Jack Ma, en quelques mois, est devenu un symbole. Pas seulement du capitalisme chinois, mais de sa limite structurelle : l’absence de contre-pouvoir réel. Dans un monde où la Chine attire les regards pour ses infrastructures et son efficacité, il faut aussi observer son ombre : la dépendance complète au politique.

8. Ce que cela change pour nous

Pour les décideurs économiques européens, l’exemple chinois incite à la vigilance. Admirez la discipline, apprenez de la vitesse d’exécution, mais ne perdez pas de vue la question centrale : qui contrôle qui ? Dans nos économies ouvertes, la critique est une ressource. En Chine, elle devient un risque existentiel.

Regarder la Chine ne doit pas conduire à la reproduire. Nos politiques industrielles peuvent s’inspirer de son pragmatisme, mais elles doivent préserver le pluralisme qui permet à l’innovation de grandir sans peur.

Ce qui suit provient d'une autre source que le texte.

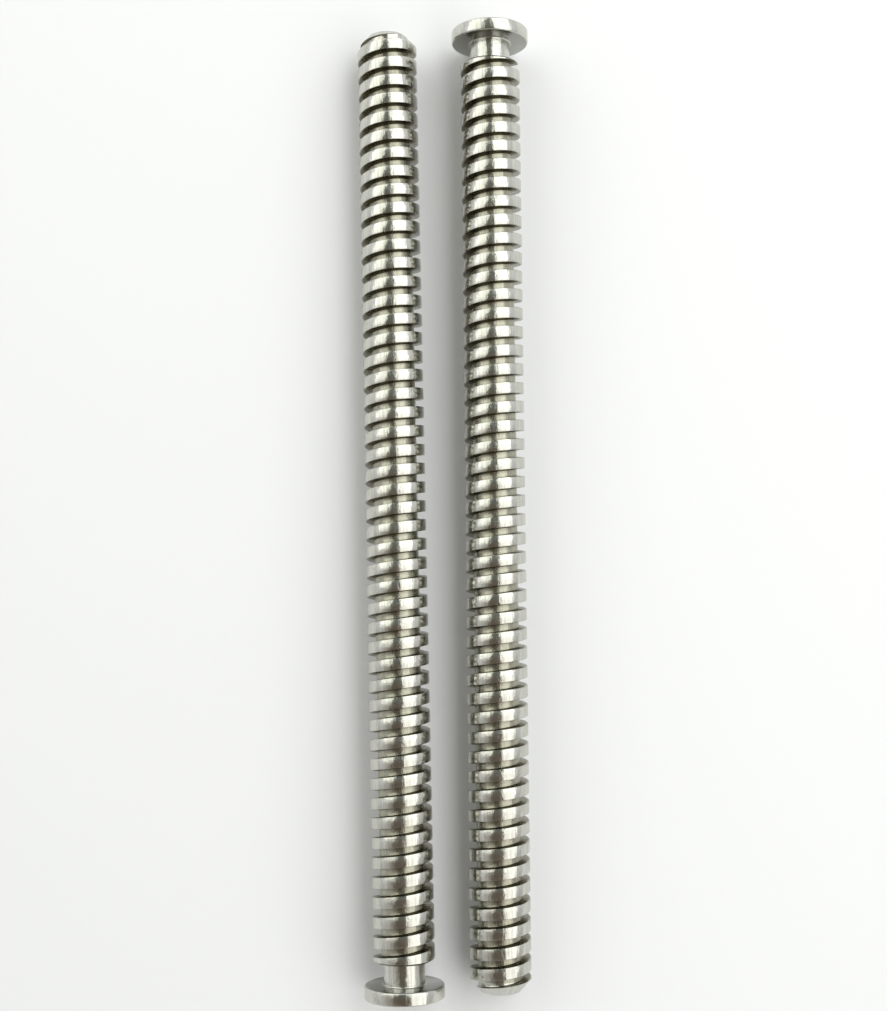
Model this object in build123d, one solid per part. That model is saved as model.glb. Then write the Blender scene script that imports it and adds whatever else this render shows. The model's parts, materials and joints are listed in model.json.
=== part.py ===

La Chine fascine. Elle impressionne par son efficacité. Mais elle rappelle aussi que sans espace pour la parole, la prospérité reste toujours sous condition. Jack Ma en a payé le prix.

Sources : ICIJ – China Targets Project (2025), Reuters, State Administration for Market Regulation (Chine), médias d’État chinois, données publiques Ant Group et Alibaba.